Tuesday, October 23, 2012

How technology shapes writing and how I'm supposed to feel about that



Does anyone write for themselves anymore? I’m sure people do, but I don’t really. I used to. I used to journal in notebooks, in word documents, write little scraps of poetry on little scraps of paper that wind up torn into little scraps in my wastepaper basket. Now it seems like everything I write, I write to produce for someone or some purpose. Those one-time poetry scraps make it into my online journal that 3 people can read. Same with my rambley journal posts about personal things. Three people can read them. In a way, it’s like having a journal / diary that you leave unlocked on your desk in your middle-school bedroom. For whatever reason, you want SOMEONE to read it, even if you say you don’t.

For this reason, I keep coming back to the Martin reading. I’m not sure if it was purposeful, but I kept seeing this theme of writing as a social activity spring up through the text: libraries become useful for conservation of knowledge, Cuneiform develops as a way to keep social contracts, Luther promoting literacy so individuals could develop their own understanding of scripture, the Koran written in classical Arabic to keep a sense of Muslim unity, and indecipherable writings on Roman statues leading others to invoke magic.

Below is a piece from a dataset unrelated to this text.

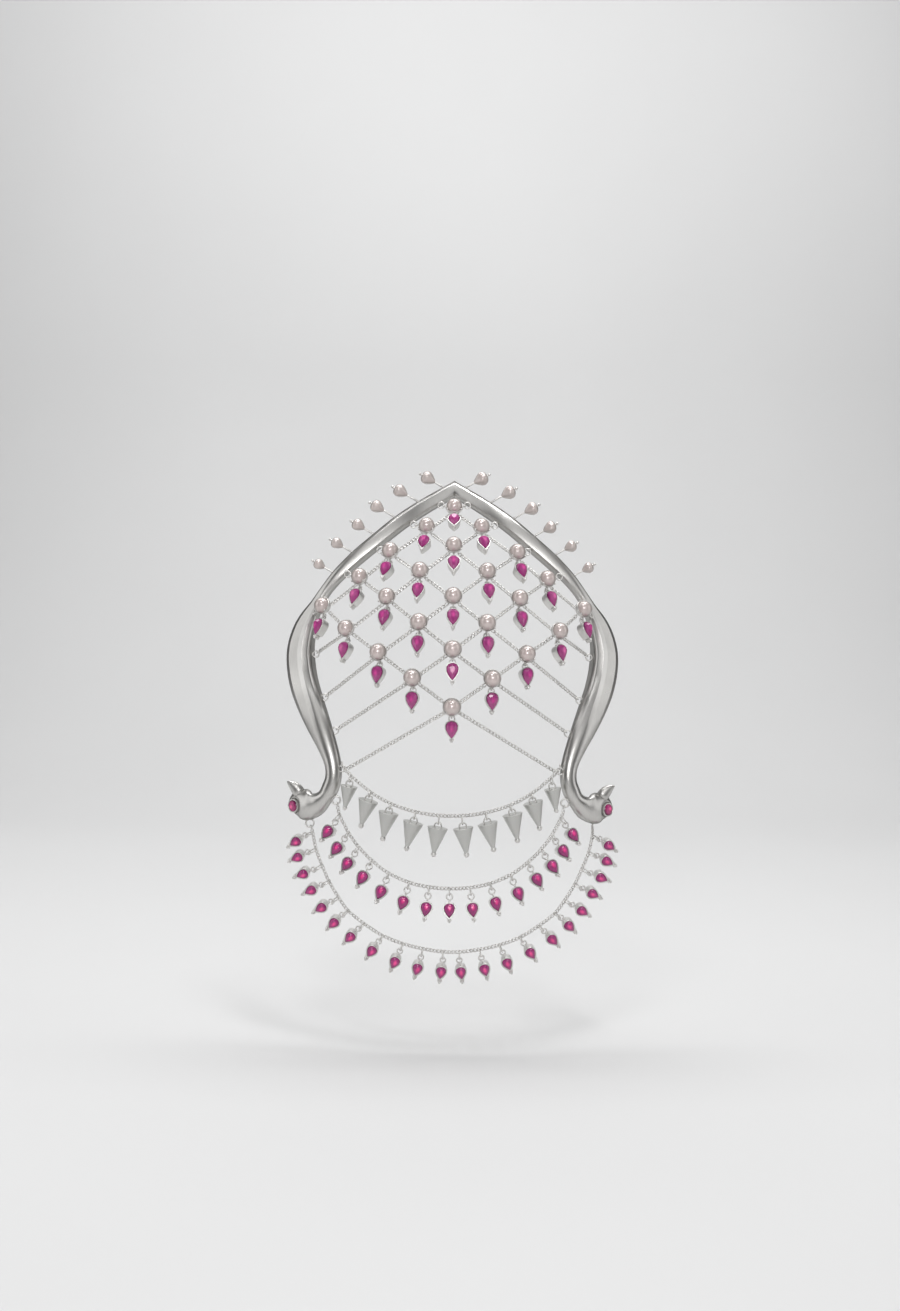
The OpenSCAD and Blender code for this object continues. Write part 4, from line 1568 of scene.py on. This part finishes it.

It’s all interconnected, and I don’t want to start sounding sappy, but writing seems like a way that we as people connect to other people, and technology shapes how we do this. It’s easier than ever to have others read the things that I write. If once I left poetry in library books or lying on floors, hoping people would read it, now I disconnect that uncertainty entirely and watch as my blog-visit numbers climb.

So these new writing / publishing technologies open others up to this same experience. Even if the writing comes through social networks, it’s still this open sharing of words that others read, and our instant-posting technology allows this seamless transfer between thought and distribution.

In class, we talked about how writing things out by hand slows us down, making us consider each word, and might lead us to more thoughtful writing. We also posited that typing is much faster, and allows for a better stream of thoughts to paper. I’m sure that this phenomenon changes the way we communicate through writing.